In general, a state may intervene in the internal affairs of another state under a juridical basis when:

  • Previously the two states have signed a treaty of mutual defense or an alliance (NATO is a good example) and one of the two is under an attack of any external party. But in Syria, Western countries do not have any specific linkage with the Syrian government, nor of course with the opposition.
  • When it is necessary to stop an ongoing genocide, war crimes or crimes against humanity. At this regard, it is difficult to choose between the Syrian government and the opposition because during the last three years both have implemented atrocities.
  • It carries out a preemptive war (not a preventive war), i.e., a war commenced in an attempt to repel or defeat a perceived offensive or invasion, or to gain a strategic advantage in an impending (allegedly unavoidable) war before the attack materializes. Neither the Syrian government nor the opposition is a direct threat to the West. Different thing is ISIS, the Nusra Front and the Khorasan Group, all of which may be defined as terrorist groups operating at the international level.
  • It acts under the system of collective defense as defined by Art. 51 of the the U.N. Charter. According to the Art. 51. "Nothing in the present Charter shall impair the inherent right of individual or collective self-defense if an armed attack occurs against a Member of the United Nations, until the Security Council has taken measures necessary to maintain international peace and security. ... " In this case the focus would on Iraq, which is under the attack of a terrorist organization that has its sanctuaries in Syria.        

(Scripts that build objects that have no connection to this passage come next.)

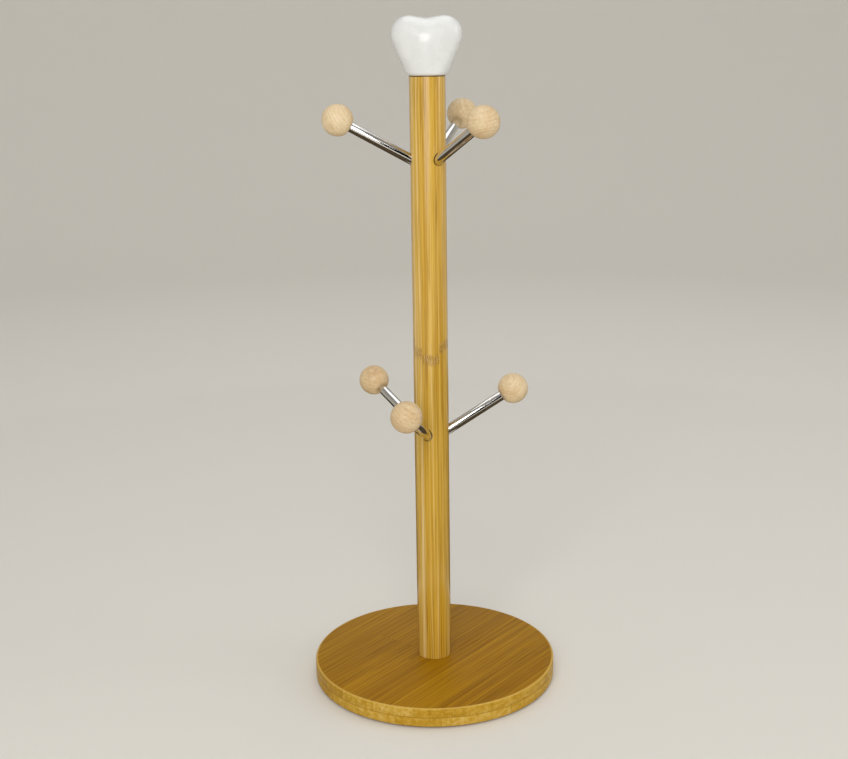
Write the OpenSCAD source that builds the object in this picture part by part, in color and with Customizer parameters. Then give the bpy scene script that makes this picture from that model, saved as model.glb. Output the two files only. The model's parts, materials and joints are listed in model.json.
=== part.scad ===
// Mug tree: a round bamboo base and post, six steel arms with wooden knobs, and a ceramic heart
// finial. Millimetres, +Z up, the heart faces -Y. The origin is on the table, under the post.

/* [Base] */
// Diameter of the round base
base_d = 150; // [130:1:200]
// Thickness of each of the base's two glued bamboo plies
ply_t = 5.8; // [5:0.1:9]
// Bevel round the base's top edge
base_bevel = 0.9; // [0.3:0.1:2]
// Bevel round the base's bottom edge
base_heel = 0.6; // [0.2:0.1:1.5]
// Depth of the shallow seat that the post stands in
seat_depth = 3; // [1.5:0.1:3.5]

/* [Foot pads] */
// Diameter of each self-adhesive pad under the base
pad_d = 12; // [8:1:18]
// Thickness of a pad
pad_t = 1; // [0.5:0.1:2]

/* [Post] */
// Diameter of the round post
post_d = 20.8; // [19:0.1:26]
// Height of the post's top above the table
post_top_h = 369.4; // [340:0.1:450]
// Chamfer at both ends of the post
post_chamfer = 0.5; // [0.2:0.1:1.5]

/* [Arms] */
// Height at which the upper arms' axes cross the post's axis
upper_tier_h = 316.7; // [280:0.1:330]
// Height at which the lower arms' axes cross the post's axis
lower_tier_h = 153; // [110:0.1:200]
// Direction of the first upper arm, anticlockwise from +X
upper_turn = 186; // [180:1:239]
// Direction of the first lower arm, anticlockwise from +X
lower_turn = 14; // [0:1:60]
// Upward slope of every arm
arm_tilt = 29; // [20:1:35]
// Distance along an arm from the post's axis to the knob's centre
arm_reach = 59; // [50:0.5:70]
// Diameter of the steel rod
rod_d = 6; // [5:0.1:6.4]
// Radial running clearance between a rod and its socket in the post
socket_gap = 0.05; // [0.02:0.01:0.1]
// How much wider the mouth of a socket is than the rod
mouth_relief = 0.7; // [0.3:0.1:1.2]

/* [Knobs] */
// Diameter of the wooden ball at the end of an arm
knob_d = 18.4; // [16:0.1:22]
// Diameter of the flat on the ball, round the rod
knob_flat_d = 9.2; // [8:0.1:12]

/* [Heart finial] */
// Width across the heart's two lobes
heart_w = 40.8; // [36:0.1:46]
// Height of the heart above the post
heart_h = 33; // [30:0.1:38]
// Radius of each rounded lobe
lobe_r = 10.5; // [9:0.1:11]
// Thickness of each lobe, front to back
lobe_t = 18.4; // [16:0.1:20]
// Thickness of the heart at its middle, front to back
heart_t = 25.6; // [23:0.1:28]
// Width of the bulge in the heart's middle
bulge_w = 31; // [28:0.5:34]
// Diameter of the flat that rests on the post
heart_flat_d = 22.4; // [21:0.1:24]
// Height and width of the easing round the flat
heart_ease = 1; // [0.5:0.1:1.5]

/* [Fasteners] */
// Thread diameter of the wood screw that holds the post
screw_d = 5; // [4:0.1:5.4]
// Length of the screw under its head
screw_l = 36; // [28:1:50]
// Diameter of the screw's pan head
screw_head_d = 9.5; // [8:0.1:11]
// Height of the screw's pan head
screw_head_h = 3; // [2.5:0.1:3.4]
// Outer diameter of the flat washer under the screw head
washer_d = 14; // [12:0.5:18]
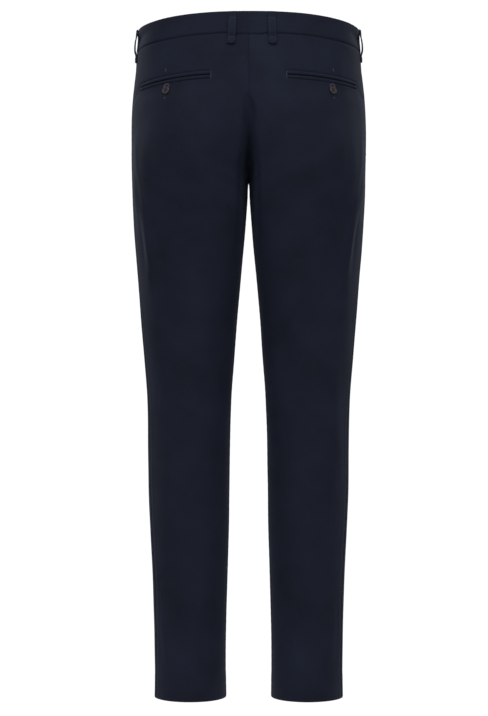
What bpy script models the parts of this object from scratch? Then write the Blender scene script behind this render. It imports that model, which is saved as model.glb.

The first two arguments mentioned above do not easy apply to the current situation in Syria and would force Western country to choose between the Syrian government and the opposition. And deciding to support one side or the other right now would be a very premature decision triggering many unknown consequences. Instead, the third and the fourth arguments could provide a sounder justification for the intervention in Syria in light of the danger that ISIS, a terrorist organization, represents respectively for Western countries (third point) and Iraq (fourth point).

Summing up, it would be illogical for Western countries to support (be it clear with no boots on the ground in light of the present reluctance to send ground troops to the Middle East) one of the two sides, which risk being enmeshed in a long-term and violent stalemate with no real winner. In such a case, the Syrian government could claim "legal sovereignty", i.e., ownership, on a part of the country and the opposition a "factual sovereignty", i.e., jurisdiction and control, on another part of the country.

Instead, for Western countries, fighting international terrorism, which is a menace at the world level, makes sense, notwithstanding the necessity of doing it without giving the idea of too overtly supporting President Assad of Syria, Iran and Hezbollah. Surely this is easier said than done. The ongoing attacks against Syria are occurring without the approval of President al-Assad, who skillfully has never requested the U.S. intervention against ISIS. The U.S., at least with its public declarations, is still demanding President al-Assad to step down and is supporting the Free Syrian Army, an opposition group fighting the Syrian government. But how much truth there is now in the U.S. declarations against Mr. Assad is difficult to say. What is sure is that the U.S. could not take on board of its fight against ISIS the Syrian government, lest Gulf countries not participate or help fighting ISIS.

But although fighting terrorism is the only action Western countries could reasonably carry out in Syria, this action includes an important caveat. In fact, we risk creating a "power vacuum" in eastern Syria. And, in general, in a power vacuum, which often occurs during or following a civil war, other forces tend immediately to rush in to fill the vacuum. Who will fill the power vacuum in eastern Syria? It is not easy to say although probably the al-Qaeda-affiliate Nusra Front will be in a better position to reclaim the lands of eastern Syria. The Nusra Front already controlled those territories before being evicted by ISIS.      

What is quite evident in today's Middle East is that Western countries have to reposition themselves with reference to the Shia groups present in Middle East. Policies centered exclusively on the interests of the Arab states of the Persian Gulf are anachronistic because they do not reflect anymore the current state of affairs in the area. Western countries need now to develop in the Middle East a policy balancing in a better way Sunni and Shia interests. Acting in Syria and Iraq under the aegis of contrasting international terrorism is the only tangible mechanism Western countries have in order to try to stabilize the area. And if Syrians and Iraqis do not want America or any other external actors to dictate their policy agenda, at the same time they strongly request the U.S. intervention in order to stop ISIS' irrational violence.

Iraqis, Lebanese, Syrians and Westerners living in the Levant understand very well the current dynamics in the Middle East. Now it is time for the U.S. administration and its counterparts in Europe to show that they are able to work in a complex and partially transformed Middle East. It's from these kinds of endeavors that we understand the greatness of an administration.